Yine Yargıtay 2. Hukuk Dairesi'nin 2021/4562 E., 2021/6234 K. sayılı kararında, velayet hakkını kullanan annenin çocuğa karşı fiziksel ve psikolojik şiddet uyguladığı, çocuğun okul başarısının düştüğü ve çocuğun psikolojik sorunlar yaşadığı tespit edilerek, velayetin babaya verilmesi uygun görülmüştür. Bu kararda, çocuğun üstün yararının, şiddetten uzak, sağlıklı ve güvenli bir ortamda büyümesini sağlamak olduğu vurgulanmıştır.

Başka bir kararda (Yargıtay 2. Hukuk Dairesi'nin 2019/2156 E., 2020/125 K. sayılı kararı), velayet hakkını kullanan annenin çocuğu ihmal ettiği ve psikolojik şiddet uyguladığı tespit edilerek velayetin babaya verilmesi uygun görülmüştür.

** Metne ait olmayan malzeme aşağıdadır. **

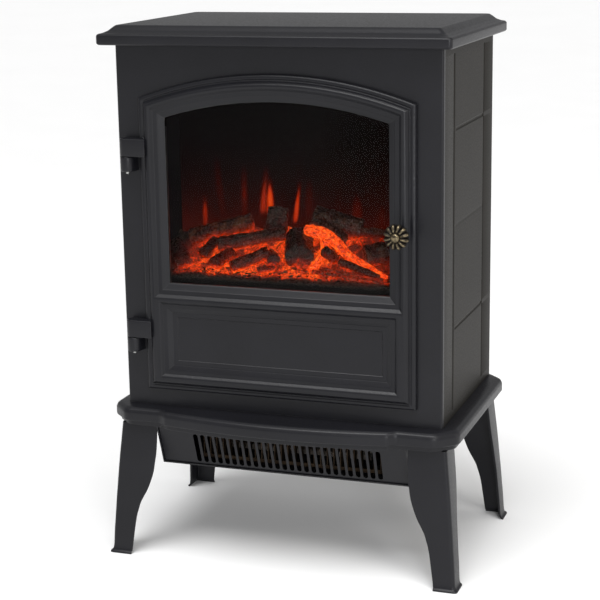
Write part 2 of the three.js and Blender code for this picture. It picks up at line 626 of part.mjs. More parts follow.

Yargıtay kararlarında, velayet değişikliği davalarında dikkate alınan diğer hususlar şunlardır: Ebeveynlerin yaşam tarzı, ahlaki değerleri, çocuğa karşı tutumları, çocuğun eğitimi ve sağlığına verdiği önem, çocuğun sosyal çevresi ve ebeveynlerin ekonomik durumu.



Sonuç ve Öneriler


Velayetin değiştirilmesi, çocuğun üstün menfaati gözetilerek ve ancak haklı sebeplerin varlığı halinde mümkündür. Bu süreçte, mahkemelerin titizlikle hareket etmesi, delilleri dikkatle değerlendirmesi ve çocuğun üstün yararını ön planda tutması esastır. Velayet değişikliği davası açmayı düşünen ebeveynlerin, hukuki süreçle ilgili uzman bir avukattan destek almaları, delillerini eksiksiz toplamaları ve mahkemeye sunmaları büyük önem taşır. Ayrıca, çocuğun yaşına ve olgunluğuna uygun şekilde görüşünün alınması ve psikolojik durumunun uzmanlarca değerlendirilmesi, kararın sağlıklı bir şekilde verilmesine katkı sağlayacaktır. Unutulmamalıdır ki, velayet davalarında asıl amaç, çocuğun sağlıklı, mutlu, başarılı ve her türlü tehlikeden uzak bir birey olarak yetişmesini sağlamaktır. Ebeveynlerin, kendi aralarındaki çekişmeleri bir kenara bırakarak, çocuğun menfaatini her şeyin üzerinde tutmaları gerekmektedir.